I have written on this before but thought it would serve as a good topic to re-visit - the importance of making a difference to the societies in which we live and work. It is absolutely essential that many of us we see how lucky we are to be living lives the way we do. Nearly 1/2 of the world’s population — more than 3 billion people — live on less than $2.50 a day. More than 1.3 billion live in extreme poverty, that's less than $1.25 a day. 80% of the world population lives on less than $10 a day.

The unequal distribution of global wealth is even more alarming. 20% of the world's population own 83% of the world's wealth and the balance 80% have only 17%. What is worse is that the bottom 60% own only 6.6% of the world's wealth.  With this kind of disparity in income and wealth distribution, we will not get anything other than unhappiness. This results in theft, unrest, civil strife, terrorism, cheating, etc.

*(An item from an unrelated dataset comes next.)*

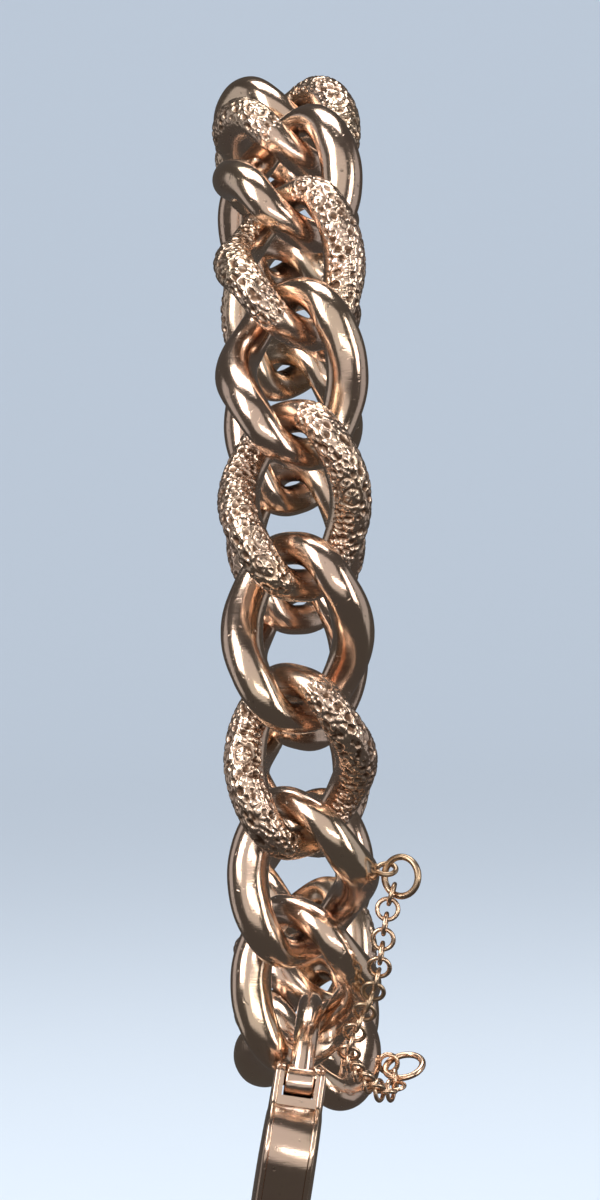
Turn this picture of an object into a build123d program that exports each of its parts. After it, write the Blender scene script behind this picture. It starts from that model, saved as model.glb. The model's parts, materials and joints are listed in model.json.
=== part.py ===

So, why do we have the problem of people not wanting to share a small part of their wealth so that others can benefit and pick up their lives to an extent where they become self-reliant? There seems to be few trusted mechanisms that can do that. There are few mechanisms that help get people educated and then get a job. There is an urgent need to re-skill people and get them jobs that are relevant in this fast changing world. Unless this happens, we will not see equitable growth.

Given changes in the economy, many skills just keep dropping off the radar or are not compensated well. This results in people not being able to earn a decent wage for the work that they do. The option would be to keep track of changes in skill requirements and work with the Governments of the day to ensure that they allocate budgets to get people trained on these skill sets. 

The other issue is an ageing population that is unable to support itself. With better health standards in most countries where the population is ageing, it would be worth the while to look at increasing the age of retirement so that people can work for a longer time. However, this could cause problems for organizations to employ youngsters who are coming in to the job market. One option that has worked is where children care for their parents and support them financially.

It is not an easy problem to solve...else, we would have solved this by now. Societies should stop thinking of jobs as an entitlement. This is something that I see in many countries and this has to stop. The Governments of the day must think through changing skill needs of the world and ensure that people can get that additional training to morph their skill sets to meet the new world requirements. I have heard of a community in Germany that faced a situation where everyone in the small town was laid-off. They had superior engineering skills. Today, they are one of the world's best producers of ocean based wind turbines that requires complicated engineering skills. They morphed their skill sets and this skill has now become relevant in the new world that they face. When jobs are thought of as entitlement, then organizations take them to countries that will give them a better cost structure. Economics becomes a leveller.

It is, therefore, the job of every person to start looking to see how each of us can make a difference to the society we live in.  Given the significant level of disparity of incomes and wealth, if every one of us who lives well above the poverty line makes it a point to educate 4 people and help 4 people to find a job that helps break the vicious poverty cycle in which they are stuck, we can change this world significantly. The price we pay for terrorism, theft, unrest, civil strife, etc. is huge and somehow we seem to have accepted it as a way of life. We need not. Let us think for a better tomorrow and help change the societies in which we live.